**EXERCISE OBJECTIVE**
From the listing below, extract each line containing the string "three".

**GIVEN MATERIAL**
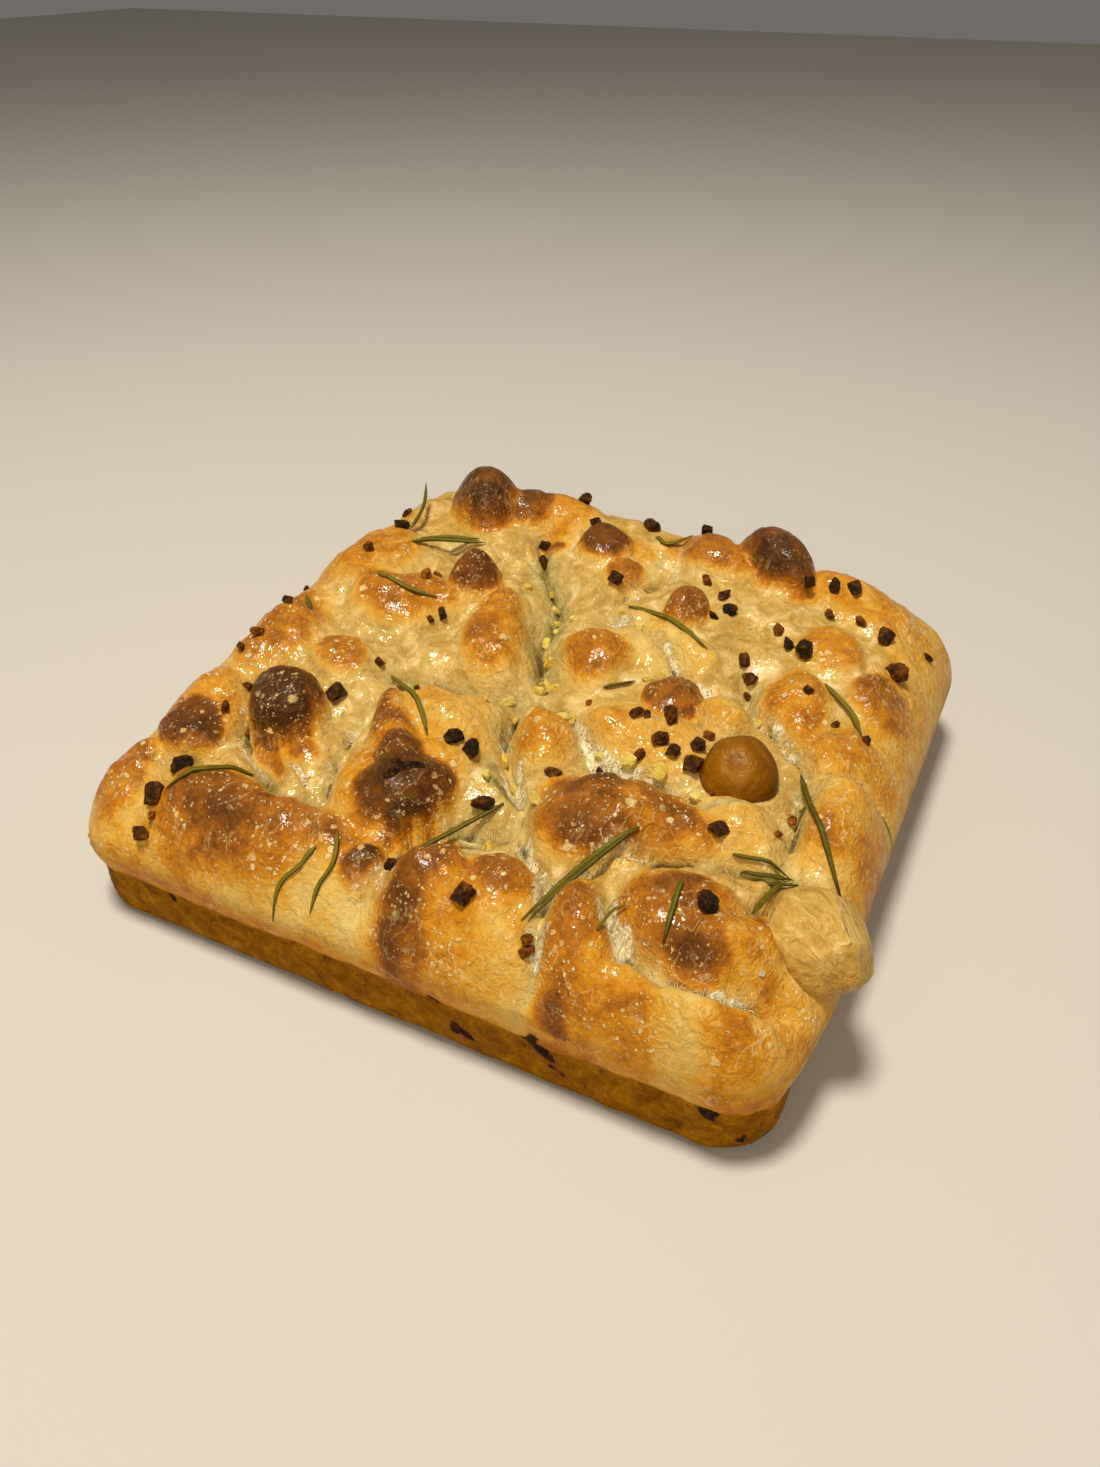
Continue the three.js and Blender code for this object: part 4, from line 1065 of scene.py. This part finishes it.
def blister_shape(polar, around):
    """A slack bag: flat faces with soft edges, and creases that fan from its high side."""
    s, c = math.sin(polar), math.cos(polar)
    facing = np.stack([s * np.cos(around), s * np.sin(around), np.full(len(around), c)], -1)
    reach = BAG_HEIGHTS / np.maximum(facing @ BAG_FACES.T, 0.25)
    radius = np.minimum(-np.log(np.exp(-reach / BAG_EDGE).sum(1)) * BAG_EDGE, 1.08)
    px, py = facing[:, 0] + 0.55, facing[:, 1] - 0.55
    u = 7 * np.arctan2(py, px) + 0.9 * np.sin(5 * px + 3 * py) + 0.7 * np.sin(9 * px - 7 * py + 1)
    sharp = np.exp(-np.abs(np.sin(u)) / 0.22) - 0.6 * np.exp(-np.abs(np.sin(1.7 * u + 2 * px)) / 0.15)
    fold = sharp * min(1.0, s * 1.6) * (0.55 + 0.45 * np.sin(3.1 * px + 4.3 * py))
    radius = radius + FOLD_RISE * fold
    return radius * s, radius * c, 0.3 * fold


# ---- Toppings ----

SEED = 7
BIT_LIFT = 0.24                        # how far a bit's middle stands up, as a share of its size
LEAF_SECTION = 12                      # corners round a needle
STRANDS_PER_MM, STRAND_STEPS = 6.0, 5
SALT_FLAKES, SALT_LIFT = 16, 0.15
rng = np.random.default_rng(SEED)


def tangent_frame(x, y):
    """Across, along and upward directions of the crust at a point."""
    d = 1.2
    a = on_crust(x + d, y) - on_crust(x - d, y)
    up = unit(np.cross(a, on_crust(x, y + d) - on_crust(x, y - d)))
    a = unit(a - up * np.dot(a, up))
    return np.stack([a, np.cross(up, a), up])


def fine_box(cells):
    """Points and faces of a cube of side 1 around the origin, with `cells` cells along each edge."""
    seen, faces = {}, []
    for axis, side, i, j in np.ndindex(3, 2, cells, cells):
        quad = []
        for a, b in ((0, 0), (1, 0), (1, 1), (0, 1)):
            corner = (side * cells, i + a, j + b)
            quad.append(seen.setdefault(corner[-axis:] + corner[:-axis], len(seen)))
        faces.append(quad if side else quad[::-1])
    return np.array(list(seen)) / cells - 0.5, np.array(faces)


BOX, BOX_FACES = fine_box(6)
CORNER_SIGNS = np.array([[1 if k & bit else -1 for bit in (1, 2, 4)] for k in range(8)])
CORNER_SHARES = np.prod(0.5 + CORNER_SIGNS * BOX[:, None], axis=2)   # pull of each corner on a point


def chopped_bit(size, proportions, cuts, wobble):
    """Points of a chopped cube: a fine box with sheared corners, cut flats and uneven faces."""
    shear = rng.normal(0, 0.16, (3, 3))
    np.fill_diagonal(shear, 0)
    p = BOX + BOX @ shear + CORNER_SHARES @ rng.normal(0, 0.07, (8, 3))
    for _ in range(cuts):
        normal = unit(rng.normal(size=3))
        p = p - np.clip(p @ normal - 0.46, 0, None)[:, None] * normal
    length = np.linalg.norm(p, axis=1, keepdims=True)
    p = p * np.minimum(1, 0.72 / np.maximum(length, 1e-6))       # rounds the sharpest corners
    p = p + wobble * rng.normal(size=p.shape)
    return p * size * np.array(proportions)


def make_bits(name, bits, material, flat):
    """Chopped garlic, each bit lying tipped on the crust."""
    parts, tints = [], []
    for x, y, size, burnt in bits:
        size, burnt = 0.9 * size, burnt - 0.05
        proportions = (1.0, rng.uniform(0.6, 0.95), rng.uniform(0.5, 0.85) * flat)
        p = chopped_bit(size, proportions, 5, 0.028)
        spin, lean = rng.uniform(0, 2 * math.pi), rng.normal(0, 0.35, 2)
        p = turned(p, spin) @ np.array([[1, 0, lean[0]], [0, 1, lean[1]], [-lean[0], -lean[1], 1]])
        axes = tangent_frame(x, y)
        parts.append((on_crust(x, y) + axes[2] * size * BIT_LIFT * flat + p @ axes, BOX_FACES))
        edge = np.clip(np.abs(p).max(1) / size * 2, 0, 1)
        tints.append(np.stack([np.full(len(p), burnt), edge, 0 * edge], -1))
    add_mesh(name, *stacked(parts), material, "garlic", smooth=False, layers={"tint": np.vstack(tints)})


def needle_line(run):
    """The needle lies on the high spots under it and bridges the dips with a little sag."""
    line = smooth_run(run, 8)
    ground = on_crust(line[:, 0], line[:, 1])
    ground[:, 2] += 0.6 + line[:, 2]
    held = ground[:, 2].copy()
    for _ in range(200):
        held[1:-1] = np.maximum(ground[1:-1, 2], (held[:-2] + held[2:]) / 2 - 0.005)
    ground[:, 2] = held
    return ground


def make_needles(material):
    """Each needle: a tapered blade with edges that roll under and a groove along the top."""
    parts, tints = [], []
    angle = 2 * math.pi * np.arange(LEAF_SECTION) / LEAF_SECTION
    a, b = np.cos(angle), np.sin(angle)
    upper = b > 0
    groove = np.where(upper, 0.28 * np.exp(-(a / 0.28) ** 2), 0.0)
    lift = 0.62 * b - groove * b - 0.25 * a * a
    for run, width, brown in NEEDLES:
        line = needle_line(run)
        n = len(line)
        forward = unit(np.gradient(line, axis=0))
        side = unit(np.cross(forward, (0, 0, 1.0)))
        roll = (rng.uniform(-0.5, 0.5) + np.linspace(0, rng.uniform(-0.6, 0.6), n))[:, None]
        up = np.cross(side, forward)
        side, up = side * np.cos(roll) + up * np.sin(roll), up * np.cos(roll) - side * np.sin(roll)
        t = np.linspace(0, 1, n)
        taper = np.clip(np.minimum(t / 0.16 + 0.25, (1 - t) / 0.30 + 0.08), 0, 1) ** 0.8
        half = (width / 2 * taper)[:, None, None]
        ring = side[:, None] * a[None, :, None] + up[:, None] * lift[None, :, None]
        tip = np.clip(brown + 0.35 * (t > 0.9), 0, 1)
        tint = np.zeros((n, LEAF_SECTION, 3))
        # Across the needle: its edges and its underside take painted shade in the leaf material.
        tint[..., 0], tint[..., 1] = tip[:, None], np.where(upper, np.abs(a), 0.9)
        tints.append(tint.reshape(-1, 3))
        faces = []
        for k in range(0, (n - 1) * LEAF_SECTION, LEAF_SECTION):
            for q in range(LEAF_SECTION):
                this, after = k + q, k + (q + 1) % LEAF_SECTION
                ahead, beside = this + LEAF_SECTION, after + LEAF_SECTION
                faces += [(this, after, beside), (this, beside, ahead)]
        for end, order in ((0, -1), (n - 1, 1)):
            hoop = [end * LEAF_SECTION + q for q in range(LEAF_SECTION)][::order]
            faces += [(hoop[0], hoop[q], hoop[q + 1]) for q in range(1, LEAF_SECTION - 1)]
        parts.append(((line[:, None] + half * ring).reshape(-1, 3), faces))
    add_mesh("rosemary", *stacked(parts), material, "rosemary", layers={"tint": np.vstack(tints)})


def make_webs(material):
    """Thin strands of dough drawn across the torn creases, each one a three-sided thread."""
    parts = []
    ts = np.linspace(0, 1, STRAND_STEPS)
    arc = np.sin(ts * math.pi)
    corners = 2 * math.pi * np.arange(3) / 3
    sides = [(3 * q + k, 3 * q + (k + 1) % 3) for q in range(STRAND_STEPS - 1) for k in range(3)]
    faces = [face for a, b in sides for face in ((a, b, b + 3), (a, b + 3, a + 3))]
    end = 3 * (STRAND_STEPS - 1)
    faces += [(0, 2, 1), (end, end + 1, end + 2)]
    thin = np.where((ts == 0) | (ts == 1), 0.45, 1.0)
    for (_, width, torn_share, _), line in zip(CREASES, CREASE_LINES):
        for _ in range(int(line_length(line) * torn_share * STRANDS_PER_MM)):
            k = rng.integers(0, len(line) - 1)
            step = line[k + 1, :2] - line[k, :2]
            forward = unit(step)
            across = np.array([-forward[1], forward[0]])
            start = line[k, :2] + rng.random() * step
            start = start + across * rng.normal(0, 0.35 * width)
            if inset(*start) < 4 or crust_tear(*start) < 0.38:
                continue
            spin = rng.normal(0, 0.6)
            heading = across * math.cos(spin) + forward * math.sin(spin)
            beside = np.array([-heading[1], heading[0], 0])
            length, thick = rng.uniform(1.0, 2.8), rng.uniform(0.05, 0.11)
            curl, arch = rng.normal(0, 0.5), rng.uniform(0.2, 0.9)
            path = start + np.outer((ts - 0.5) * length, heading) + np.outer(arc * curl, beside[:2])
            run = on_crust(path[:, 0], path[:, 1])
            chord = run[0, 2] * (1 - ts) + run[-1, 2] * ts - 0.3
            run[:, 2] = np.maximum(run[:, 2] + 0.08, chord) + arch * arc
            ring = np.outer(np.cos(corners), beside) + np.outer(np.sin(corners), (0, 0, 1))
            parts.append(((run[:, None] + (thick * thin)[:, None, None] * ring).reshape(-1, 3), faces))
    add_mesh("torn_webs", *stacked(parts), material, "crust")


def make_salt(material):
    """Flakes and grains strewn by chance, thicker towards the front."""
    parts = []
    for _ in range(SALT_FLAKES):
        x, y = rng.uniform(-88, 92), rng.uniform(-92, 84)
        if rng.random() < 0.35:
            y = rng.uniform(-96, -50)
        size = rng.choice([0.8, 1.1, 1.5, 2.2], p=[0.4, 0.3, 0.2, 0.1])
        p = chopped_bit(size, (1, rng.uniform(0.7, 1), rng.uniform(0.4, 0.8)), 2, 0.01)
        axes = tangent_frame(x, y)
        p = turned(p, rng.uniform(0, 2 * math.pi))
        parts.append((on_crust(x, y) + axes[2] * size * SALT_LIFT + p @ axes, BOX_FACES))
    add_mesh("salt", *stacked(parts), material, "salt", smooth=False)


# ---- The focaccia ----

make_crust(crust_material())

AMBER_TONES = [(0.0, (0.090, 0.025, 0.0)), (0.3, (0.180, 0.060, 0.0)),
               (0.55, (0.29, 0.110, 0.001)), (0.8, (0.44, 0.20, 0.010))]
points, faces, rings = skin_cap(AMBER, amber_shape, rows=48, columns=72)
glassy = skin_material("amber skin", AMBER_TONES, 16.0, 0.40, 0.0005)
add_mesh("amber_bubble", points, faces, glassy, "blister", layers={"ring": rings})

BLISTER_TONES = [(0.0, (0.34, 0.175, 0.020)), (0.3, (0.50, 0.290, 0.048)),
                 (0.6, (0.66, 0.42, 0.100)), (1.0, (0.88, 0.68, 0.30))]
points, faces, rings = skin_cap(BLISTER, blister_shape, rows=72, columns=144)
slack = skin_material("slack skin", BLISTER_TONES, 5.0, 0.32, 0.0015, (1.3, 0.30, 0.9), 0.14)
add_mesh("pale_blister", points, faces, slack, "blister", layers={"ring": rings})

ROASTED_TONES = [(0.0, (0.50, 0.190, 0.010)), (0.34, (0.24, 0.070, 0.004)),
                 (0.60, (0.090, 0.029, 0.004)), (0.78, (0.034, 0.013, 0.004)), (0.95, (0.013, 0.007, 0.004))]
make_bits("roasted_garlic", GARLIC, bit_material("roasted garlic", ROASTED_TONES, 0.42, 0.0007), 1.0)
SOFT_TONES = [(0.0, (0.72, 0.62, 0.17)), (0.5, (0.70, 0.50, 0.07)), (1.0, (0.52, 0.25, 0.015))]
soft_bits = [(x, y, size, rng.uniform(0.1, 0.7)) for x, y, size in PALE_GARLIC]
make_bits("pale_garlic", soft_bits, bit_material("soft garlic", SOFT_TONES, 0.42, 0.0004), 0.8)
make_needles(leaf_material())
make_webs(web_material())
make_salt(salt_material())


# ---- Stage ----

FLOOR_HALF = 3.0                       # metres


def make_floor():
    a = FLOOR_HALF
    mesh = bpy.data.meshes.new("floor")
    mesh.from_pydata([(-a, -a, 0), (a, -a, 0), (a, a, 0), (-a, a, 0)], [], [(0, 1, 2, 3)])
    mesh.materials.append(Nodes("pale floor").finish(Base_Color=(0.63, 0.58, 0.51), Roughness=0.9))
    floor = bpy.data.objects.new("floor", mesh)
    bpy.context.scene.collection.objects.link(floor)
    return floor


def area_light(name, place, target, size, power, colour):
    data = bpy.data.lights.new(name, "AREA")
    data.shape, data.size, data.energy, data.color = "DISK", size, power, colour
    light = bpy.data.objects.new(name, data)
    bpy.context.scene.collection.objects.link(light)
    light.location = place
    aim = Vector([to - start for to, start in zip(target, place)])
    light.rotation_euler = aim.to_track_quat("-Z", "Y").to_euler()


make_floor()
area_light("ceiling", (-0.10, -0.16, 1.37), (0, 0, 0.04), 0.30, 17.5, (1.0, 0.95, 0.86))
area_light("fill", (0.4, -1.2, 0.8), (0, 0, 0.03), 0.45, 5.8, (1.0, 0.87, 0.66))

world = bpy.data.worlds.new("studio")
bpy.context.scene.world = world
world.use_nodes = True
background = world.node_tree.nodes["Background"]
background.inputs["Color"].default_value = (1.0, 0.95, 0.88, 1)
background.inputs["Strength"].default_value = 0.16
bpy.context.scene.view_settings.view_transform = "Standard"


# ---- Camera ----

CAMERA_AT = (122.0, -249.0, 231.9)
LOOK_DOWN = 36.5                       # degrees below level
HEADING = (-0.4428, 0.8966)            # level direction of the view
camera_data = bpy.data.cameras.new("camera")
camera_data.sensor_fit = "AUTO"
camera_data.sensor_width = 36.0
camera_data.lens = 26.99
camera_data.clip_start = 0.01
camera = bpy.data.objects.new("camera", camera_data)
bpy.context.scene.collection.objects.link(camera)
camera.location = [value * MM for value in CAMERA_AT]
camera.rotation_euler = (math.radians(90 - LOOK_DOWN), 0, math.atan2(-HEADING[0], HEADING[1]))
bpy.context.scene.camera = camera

**ANSWER TO THIS EXERCISE**
Continue the three.js and Blender code for this object: part 4, from line 1065 of scene.py. This part finishes it.
    """Thin strands of dough drawn across the torn creases, each one a three-sided thread."""